Question
Ques. 36 Ladybug Inc. wants to enter into a leasing arrangement to help finance some construction equipment it needs for the next three years. The
Ques. 36
Ladybug Inc. wants to enter into a leasing arrangement to help finance some construction equipment it needs for the next three years.
The equipment will hold NO value after the three years, as the firm will depreciate the cost of it at a CCA rate of 20%
So Ladybug Inc. could borrow $4.0 million (the purchase price) at 10%/year interest, PLUS buy the equipment. OR it can make three equal annual (end of the year) payments of $2.3 million each and LEASE the equipment.

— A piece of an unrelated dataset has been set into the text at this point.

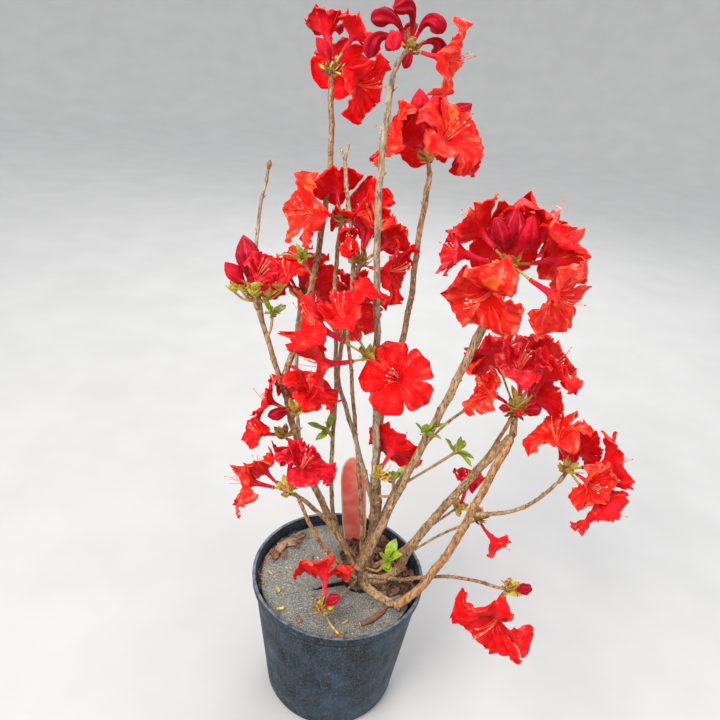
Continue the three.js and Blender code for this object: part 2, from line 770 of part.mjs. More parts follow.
// Normals of the planes midway between one direction and each of the others
function wallsBetween(direction, others) {
  return others.map((other) => direction.clone().sub(other).normalize());
}

// A truss or a tuft: its stem, then flowers, buds, scales and leaves that touch nothing else
function grow({ path, flowers = [], buds = [], leaves = 0, seed }, limbs, obstacles) {
  const rng = seeded(seed);
  const middle = vec(path[path.length - 1]);
  const along = middle.clone().sub(vec(path[path.length - 2])).normalize();
  const end = middle.clone().addScaledVector(along, TWIG_PAST).toArray();
  const thick = flowers.length > 1 || buds.length > 1 ? TRUSS_TWIG_RADIUS : THIN_TWIG_RADIUS;
  const stem = limb([...path.slice(0, -1), end], [thick * TWIG_TAPER, thick], {
    sides: TWIG_SIDES,
    step: TWIG_STEP,
  });
  const pieces = [cutBy(stem, limbs)];
  const fits = (solid) => {
    const { min, max } = solid.boundingBox();
    const centre = vec(min).add(vec(max)).divideScalar(2);
    return middle.distanceTo(centre) < TRUSS_REACH && isClear(solid, obstacles);
  };
  const headings = flowers.map(([turn, rise]) => heading(turn, rise));
  flowers.forEach(([, , size = 1, stalk = STALK_LENGTH, open = 1], i) => {
    const direction = headings[i];
    const flowerSeed = Math.floor(rng() * 1e6);
    const roll = swing(rng, Math.PI);
    const back = facing(direction, roll).invert();
    const walls = wallsBetween(direction, headings.toSpliced(i, 1));
    walls.forEach((wall) => wall.applyQuaternion(back));
    const made = (kept) => {
      const shape = { size, stalk, open, rng: seeded(flowerSeed), kept, walls };
      return solidOf(placed(flowerShape(shape), middle, direction, roll));
    };
    const lobes = [...Array(LOBES).keys()];
    const kept = lobes.map((lobe) => fits(made(lobes.map((other) => other === lobe))));
    const flower = made(kept);
    if (fits(flower)) pieces.push(flower);
  });
  for (const [turn, rise, size = 1] of buds) {
    const shape = placed(budShape(size), middle, heading(turn, rise), swing(rng, 1));
    const solid = solidOf(shape);
    if (fits(solid)) pieces.push(solid);
  }
  const blades = [
    ...Array(flowers.length ? SCALE_COUNT : BARE_TUFT_SCALES).fill(SCALE_LENGTH),
    ...Array(leaves).fill(LEAF_LENGTH),
  ];
  blades.forEach((lengths, i) => {
    const length = between(rng, lengths);
    const turn = i * LEAF_TURN + swing(rng, LEAF_TURN_SWING);
    const direction = heading(turn, between(rng, LEAF_RISE));
    direction.addScaledVector(along, LEAF_LEAN).normalize();
    const foot = middle.clone().addScaledVector(along, -between(rng, LEAF_FOOT_BACK));
    const leaf = blade(length, length * LEAF_WIDTH_SHARE, LEAF_THICKNESS);
    const solid = solidOf(placed(leaf, foot, direction, swing(rng, Math.PI)));
    if (fits(solid)) pieces.push(solid);
  });
  return largest(Solid.union(pieces));
}

const group = new THREE.Group();
function addPiece(name, solid, [color, roughness]) {
  const material = new THREE.MeshStandardMaterial({ color, roughness, metalness: 0 });
  const mesh = new THREE.Mesh(geometryOf(solid), material);
  mesh.name = name;
  group.add(mesh);
}

const pot = potShell();
const label = plantLabel(0);
const labelSpace = plantLabel(GAP);
const felt = feltDisc(labelSpace);

// Each limb is cut back where it leaves one made before it, so that it springs from its side
const solids = { crown: crown(0) };
const grownLimbs = [crown(GAP)];
for (const name of Object.keys(LIMBS)) {
  solids[name] = cutBy(limbSolid(name, 0), grownLimbs);
  grownLimbs.push(limbSolid(name, GAP));
}

addPiece("pot", pot, COLOURS.pot);
const fill = filling([pot, felt, labelSpace, ...grownLimbs], [labelSpace, grownLimbs[0]]);
addPiece("filling", fill, COLOURS.filling);
addPiece("felt_disc", felt, COLOURS.felt);
addPiece("plant_label", label, COLOURS.label);
for (const [name, solid] of Object.entries(solids)) {
  addPiece(name, solid, COLOURS.wood);
}

const obstacles = [pot, fill, felt, label, ...grownLimbs];
const masses = [
  [TRUSSES, COLOURS.flowers],
  [TUFTS, COLOURS.leaves],
];
for (const [specs, colour] of masses) {
  for (const [name, spec] of Object.entries(specs)) {
    const solid = grow(spec, grownLimbs, obstacles);
    obstacles.push(solid);
    addPiece(name, solid, colour);
  }
}

export default group;
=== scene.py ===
import math

import bpy
import numpy as np
from mathutils import Matrix


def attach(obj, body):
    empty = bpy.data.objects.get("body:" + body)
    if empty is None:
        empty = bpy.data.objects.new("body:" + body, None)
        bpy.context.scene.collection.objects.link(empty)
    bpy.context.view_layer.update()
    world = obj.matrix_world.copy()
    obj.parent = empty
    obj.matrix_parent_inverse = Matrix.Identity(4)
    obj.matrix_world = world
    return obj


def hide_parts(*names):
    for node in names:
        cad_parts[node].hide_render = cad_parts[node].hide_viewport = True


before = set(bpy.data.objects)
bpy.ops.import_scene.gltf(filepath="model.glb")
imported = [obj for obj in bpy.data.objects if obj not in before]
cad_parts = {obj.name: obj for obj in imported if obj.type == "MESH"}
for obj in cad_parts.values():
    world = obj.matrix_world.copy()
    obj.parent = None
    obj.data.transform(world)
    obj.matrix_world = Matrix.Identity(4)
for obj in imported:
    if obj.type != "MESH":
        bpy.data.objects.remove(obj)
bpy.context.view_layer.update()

# A deciduous azalea in flower, in its black nursery pot. Sizes and places are in millimetres, in
# the frame's own axes, and each piece is scaled to metres as it is built. Only the studio's sizes
# and the reliefs of its finishes are in metres.
MM = 0.001

# Camera, as the photo was taken: its place, how far it looks down, its roll and its lens
CAMERA_AT = (3, -638, 833)
CAMERA_PITCH = 27.1
CAMERA_ROLL = 5.3
CAMERA_LENS = 32.5
CAMERA_SENSOR = 36
CAMERA_NEAR = 10

# Pot
POT_HEIGHT = 195
POT_RIM_RADIUS = 112
POT_BASE_RADIUS = 88
POT_WALL = 1.8
POT_LIP_HEIGHT = 12
POT_LIP_DEPTH = 2.4
POT_FOOT_HEIGHT = 5
POT_FOOT_STEP = 2
POT_SEGMENTS = 192
# Height of the rim's top band, lighter: scuffs and a painted highlight
POT_EDGE = 1.2
# Height of the near-black band under the lip: a painted shadow
LIP_SHADOW_HEIGHT = 6.6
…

The loan from the bank is a 3-year simple interest loan - interest paid at the end of each year.
Ladybug's tax rate is 40%. Annual maintenance and insurance costs associated with ownership are estimated at $240,000, but these costs would be borne by the lessor if Ladybug leases.
SHOW YOUR WORK:
A) What should Ladybug Inc. do? borrow to buy or lease?
B) The lessor, Caterpillar Inc. has a tax rate of 50%, and pre-tax rate of return is 8%.
At an annual receipt of $2.3 million, is Caterpillar Inc. willing to invest and lease the equipment to Ladybug INC?
What would the minimum annual lease payment/receipt on a pre-tax basis be to make Caterpillar willing to invest and lease?
At this level of annual lease payment, is Ladybug willing to lease from Caterpillar?
C) Explain how both a lessee and a lessor may benefit from a lease transaction financially (be sure to discuss the financial benefits specific to a lessee and a lessor). Who may be the losing third party in a lease transaction?